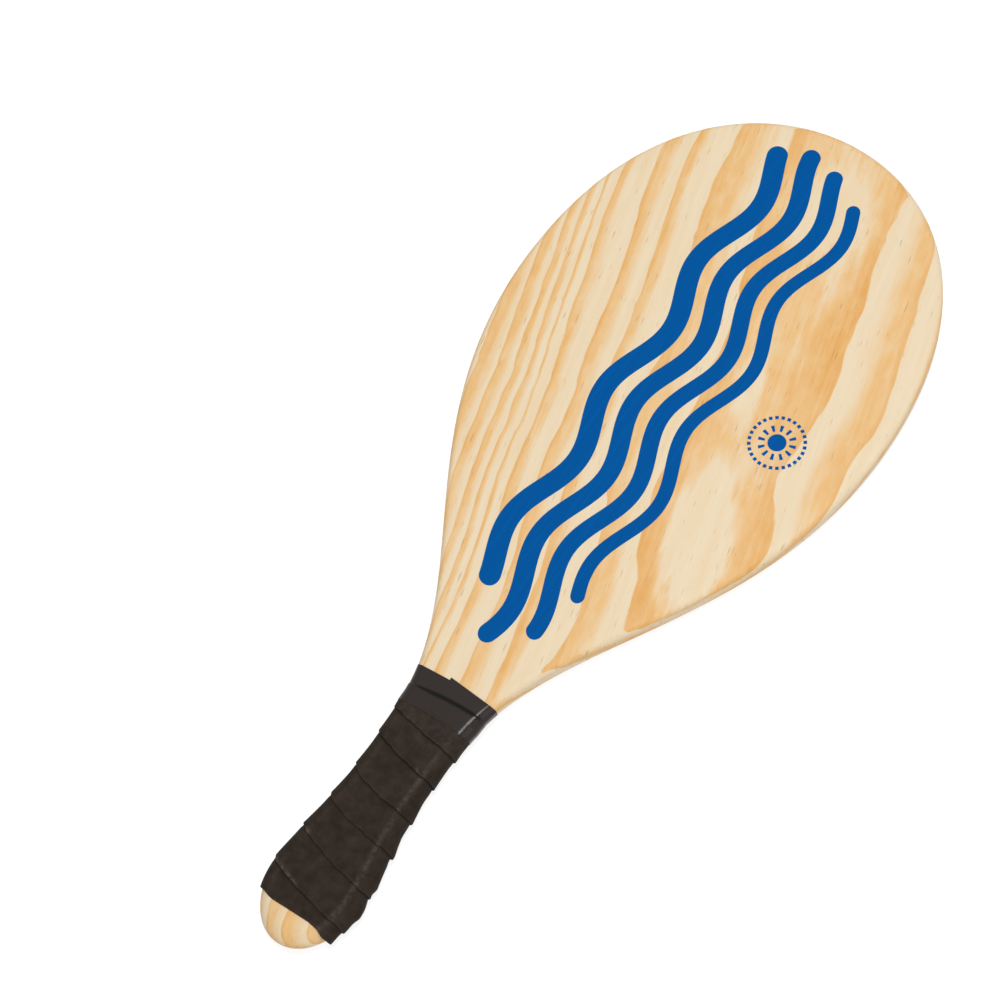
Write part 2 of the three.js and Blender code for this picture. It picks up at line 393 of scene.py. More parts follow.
@dataclass(frozen=True)
class LacqueredPine(Finish):
    """Flat-sawn pine under a clear satin lacquer.

    Slow-grown latewood shows as honey bands on cream earlywood. Each band deepens towards its outer
    edge and ends there at once. The board is cut close under the bark, so the rings run flat
    through its right half, as broad tongues, and steeply through its left half, as close stripes.

    The grain leans by grain_turn, in degrees, about the place grain_middle up the board's middle
    line, and its reach lies along it from there. The pith fields say where the pith lies at
    stations along the grain, ring_edges how far from it each ring ends, and late_shares how much
    of each ring is latewood.
    """

    name: str = "lacquered_pine"
    roughness: float = 0.46
    shine: float = 0.2
    earlywood: str = "#F0DDBC"
    latewood: str = "#EFC387"
    heart: str = "#E7AB5D"
    resin: str = "#B98548"
    grain_turn: float = 14.0
    grain_middle: float = 300.0
    grain_reach: tuple[float, float] = (-300.0, 150.0)
    pith_stations: Reals = (-300, -170, -110, -62, -28, 18, 60, 92, 112, 132, 150)
    pith_across: Reals = (38, 40, 42, 39.5, 37, 43, 41.8, 40.3, 40.6, 42.6, 43)
    pith_above: Reals = (
        121, 121.5, 121.4, 120.3, 121.2, 120.6, 120.6, 120.1, 119.9, 119.8, 119.8)
    sways: tuple[tuple[Reals, float, float], ...] = (
        ((14, 50, 20), 2.0, 1.0), ((6, 24, 9), 1.0, 0.6))
    ring_edges: Reals = (
        114.0, 123.8, 131.2, 139.2, 146.4, 153.6, 157.3, 161.3, 165.3, 171.0, 178.0, 184.4, 192.0)
    late_shares: Reals = (0.5, 0.64, 0.36, 0.55, 0.42, 0.3, 0.5, 0.6, 0.72, 0.8, 0.8, 0.62)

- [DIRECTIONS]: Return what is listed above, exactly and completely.

- [OUTPUT]:
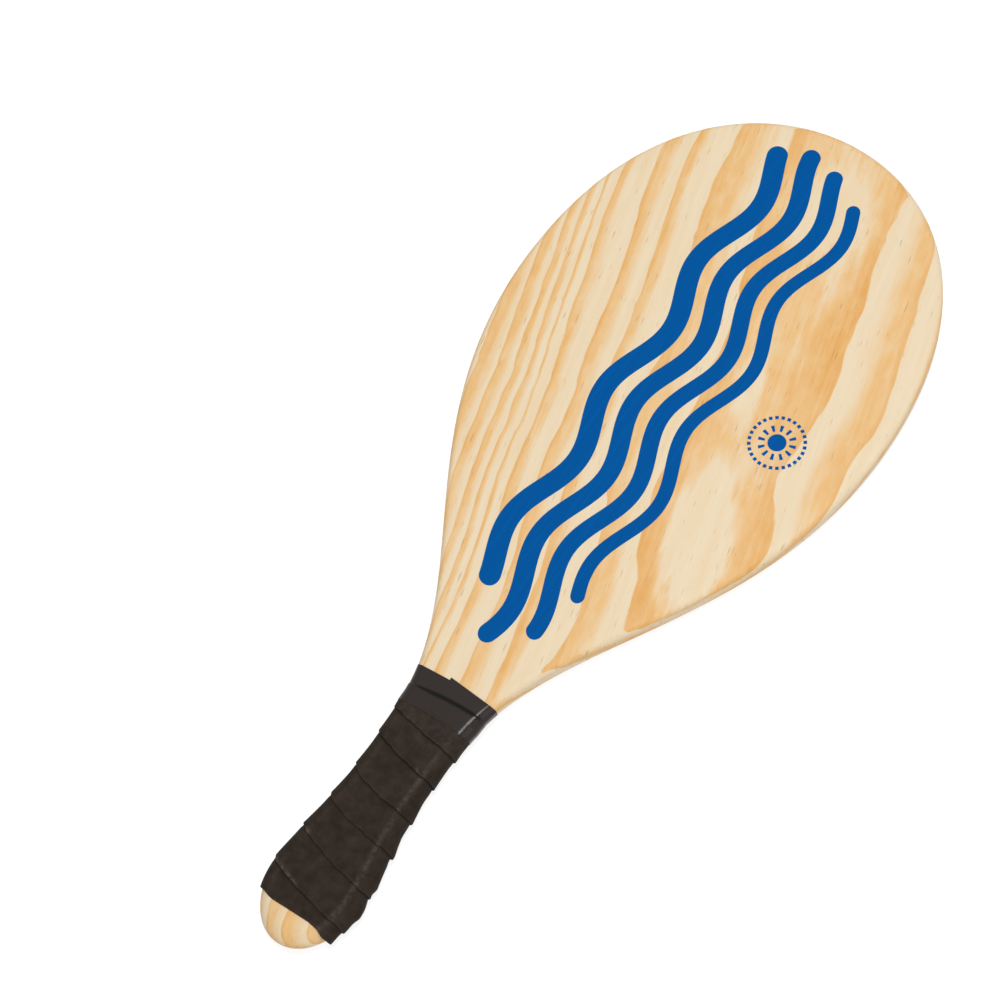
Write part 2 of the three.js and Blender code for this picture. It picks up at line 393 of scene.py. More parts follow.
@dataclass(frozen=True)
class LacqueredPine(Finish):
    """Flat-sawn pine under a clear satin lacquer.

    Slow-grown latewood shows as honey bands on cream earlywood. Each band deepens towards its outer
    edge and ends there at once. The board is cut close under the bark, so the rings run flat
    through its right half, as broad tongues, and steeply through its left half, as close stripes.

    The grain leans by grain_turn, in degrees, about the place grain_middle up the board's middle
    line, and its reach lies along it from there. The pith fields say where the pith lies at
    stations along the grain, ring_edges how far from it each ring ends, and late_shares how much
    of each ring is latewood.
    """

    name: str = "lacquered_pine"
    roughness: float = 0.46
    shine: float = 0.2
    earlywood: str = "#F0DDBC"
    latewood: str = "#EFC387"
    heart: str = "#E7AB5D"
    resin: str = "#B98548"
    grain_turn: float = 14.0
    grain_middle: float = 300.0
    grain_reach: tuple[float, float] = (-300.0, 150.0)
    pith_stations: Reals = (-300, -170, -110, -62, -28, 18, 60, 92, 112, 132, 150)
    pith_across: Reals = (38, 40, 42, 39.5, 37, 43, 41.8, 40.3, 40.6, 42.6, 43)
    pith_above: Reals = (
        121, 121.5, 121.4, 120.3, 121.2, 120.6, 120.6, 120.1, 119.9, 119.8, 119.8)
    sways: tuple[tuple[Reals, float, float], ...] = (
        ((14, 50, 20), 2.0, 1.0), ((6, 24, 9), 1.0, 0.6))
    ring_edges: Reals = (
        114.0, 123.8, 131.2, 139.2, 146.4, 153.6, 157.3, 161.3, 165.3, 171.0, 178.0, 184.4, 192.0)
    late_shares: Reals = (0.5, 0.64, 0.36, 0.55, 0.42, 0.3, 0.5, 0.6, 0.72, 0.8, 0.8, 0.62)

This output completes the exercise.